En aquella casa se citaba a Kerensky, a Miliukoff, al general Denikin, nombres que Laura no había oído nunca y que a Kitty le daban la impresión de cosas antiguas y desvaídas. Se decía que se publicaban varias revistas y periódicos rusos en París y que estaban abiertas al culto ocho o diez iglesias ortodoxas.

Aseguraban que había princesas auténticas, lavanderas, enfermeras y camareras.

Se habló también de la lucha de la GPU y de la Gestapo que tomaba un carácter dramático.

En aquellas cuestiones de secuestros y de muertes oscuras y misteriosas, las versiones eran variadas y unos los atribuían al Intelligence Service, otros a la GPU y otros a la Gestapo.

Se comentó la desaparición de Kutiepoff y la muerte de Navachin. De este último se decía que, puesto en el engranaje de dos policías rivales, había sido eliminado por estorbar a las dos. Se habló de una cantante, la Plevitskaia, que se consideraba como espía del gobierno soviético y que era mujer muy peligrosa.

Luego se habló de la lucha de las radios.
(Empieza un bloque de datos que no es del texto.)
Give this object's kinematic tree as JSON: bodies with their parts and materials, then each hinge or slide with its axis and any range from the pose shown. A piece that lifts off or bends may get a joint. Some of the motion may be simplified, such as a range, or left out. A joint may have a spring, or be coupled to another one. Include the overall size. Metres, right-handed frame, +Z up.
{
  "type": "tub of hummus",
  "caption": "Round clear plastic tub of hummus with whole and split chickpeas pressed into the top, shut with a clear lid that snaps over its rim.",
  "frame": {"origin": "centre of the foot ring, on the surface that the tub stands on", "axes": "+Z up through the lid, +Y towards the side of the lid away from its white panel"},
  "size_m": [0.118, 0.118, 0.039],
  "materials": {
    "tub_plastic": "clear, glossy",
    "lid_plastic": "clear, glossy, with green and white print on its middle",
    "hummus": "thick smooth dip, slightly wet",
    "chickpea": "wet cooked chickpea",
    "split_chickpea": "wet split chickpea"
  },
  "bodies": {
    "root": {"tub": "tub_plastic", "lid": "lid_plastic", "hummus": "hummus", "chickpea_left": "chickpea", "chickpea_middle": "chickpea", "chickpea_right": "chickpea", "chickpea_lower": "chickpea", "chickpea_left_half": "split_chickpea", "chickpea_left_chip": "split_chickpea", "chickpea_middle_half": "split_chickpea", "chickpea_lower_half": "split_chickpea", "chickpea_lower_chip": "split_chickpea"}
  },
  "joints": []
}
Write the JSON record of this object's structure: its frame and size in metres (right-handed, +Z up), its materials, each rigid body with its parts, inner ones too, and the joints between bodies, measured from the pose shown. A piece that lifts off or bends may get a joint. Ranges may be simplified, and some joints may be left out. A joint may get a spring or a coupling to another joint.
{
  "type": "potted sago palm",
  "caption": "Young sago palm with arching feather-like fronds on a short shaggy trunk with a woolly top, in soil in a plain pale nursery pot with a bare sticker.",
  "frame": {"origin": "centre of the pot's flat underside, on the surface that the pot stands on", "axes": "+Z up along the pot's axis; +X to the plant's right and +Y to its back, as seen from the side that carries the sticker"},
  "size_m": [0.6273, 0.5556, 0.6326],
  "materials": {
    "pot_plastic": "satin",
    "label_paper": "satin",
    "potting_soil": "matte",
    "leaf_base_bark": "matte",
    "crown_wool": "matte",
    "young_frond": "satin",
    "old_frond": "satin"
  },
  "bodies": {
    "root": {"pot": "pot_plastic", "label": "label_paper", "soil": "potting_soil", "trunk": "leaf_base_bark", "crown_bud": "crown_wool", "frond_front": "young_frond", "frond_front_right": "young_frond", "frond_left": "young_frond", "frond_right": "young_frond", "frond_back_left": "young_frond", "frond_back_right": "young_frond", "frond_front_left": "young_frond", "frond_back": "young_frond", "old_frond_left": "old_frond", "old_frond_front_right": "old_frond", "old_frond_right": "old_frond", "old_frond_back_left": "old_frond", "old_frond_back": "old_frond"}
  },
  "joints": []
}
En Alemania se solía oír la emisora negra que en alemán se llama Der Schwartz Sender. Esta producía grandes preocupaciones al gobierno alemán porque no podía localizarla. Había siempre una gran lucha entre las emisoras rusas y las alemanas, y cuando sonaba una, la interrumpían con interferencias las otras para que no se oyera.

Vivian todos estos rusos en un ambiente de folletín que no se parecía en nada al de los emigrados españoles.

Uno de los rusos jóvenes le dijo a Laura que había oído hablar de ella.

—¿De mí? Creo que es imposible.

—Sí, de usted. Usted estuvo en casa de un profesor español de cirugía que tenía una hija guapa.

—Sí, sí; es verdad. ¿Y qué hizo esa chica?

—Se casó con el ruso…, pero ahora se va a divorciar, dice que el matrimonio es una cosa mediocre…

«Evidentemente, el mundo es muy pequeño», pensó Laura.

Al final de la reunión entró un señor alto, todavía joven, que habló con Kitty y que esta presentó a Laura y a Mercedes.

Por la conversación comprendió que Kitty Bazarof le había contado algo novelesco sobre ella, dándole un carácter de persona extraordinaria, cosa no muy rara dado el carácter entusiasta de la rusa. Mercedes, un tanto aburrida, dijo a Laura:

—Bueno. Vamos.

—Espera un poco.

—Sí, pero yo tengo que levantarme temprano.

—Sí, es verdad; vámonos.

Al ir a despedirse para salir, el señor alto que Kitty había presentado a Laura, las saludó.

—¿Se van ustedes? —les dijo.

—Sí, ya nos vamos. Es un poco tarde para nosotras.

—Les voy a acompañar, porque esta calle es muy triste y a unas muchachas solas les pueden dar un susto.

El señor las acompañó hasta la escalera del Metro, les tomó los billetes y allí se despidió de ellas. Las tres dijeron que aquel señor era un hombre muy simpático.

—¿Cómo se llama? —preguntó Laura.

—Se llama Golowin.

—¿Y qué es?

—Es astrónomo y matemático.

—Parece que un astrónomo tiene que ser un tipo raro —dijo Mercedes.

—¿Por qué? —replicó Kitty.

—Se debe sentir un hombre un poco loco mirando esas piedras que andan por el aire.

Laura se rio de la observación.

El día de Navidad fue alegre y cordial en casa de Camila. Esta invitó a su compañera Gabriela y a su madre, a Laura, a Kitty, a Mercedes y a Visitación, la ahijada de Honorina, la del bazar de la calle.

Laura y Mercedes quisieron pagar entre las dos la cena, pero Camila no lo permitió y la pagaron entre las tres. Fue la cena muy alegre y comieron muy bien. Se rieron mucho. Visitación trajo una botella de vino de Málaga y otra de Champagne que sacó a su tía. Hablaron por los codos, se contaron muchas historietas y a las doce se marcharon los invitados para que los que vivían lejos pudieran coger el Metropolitano. En la calle caía la lluvia mezclada con la nieve, pero no hacía frío.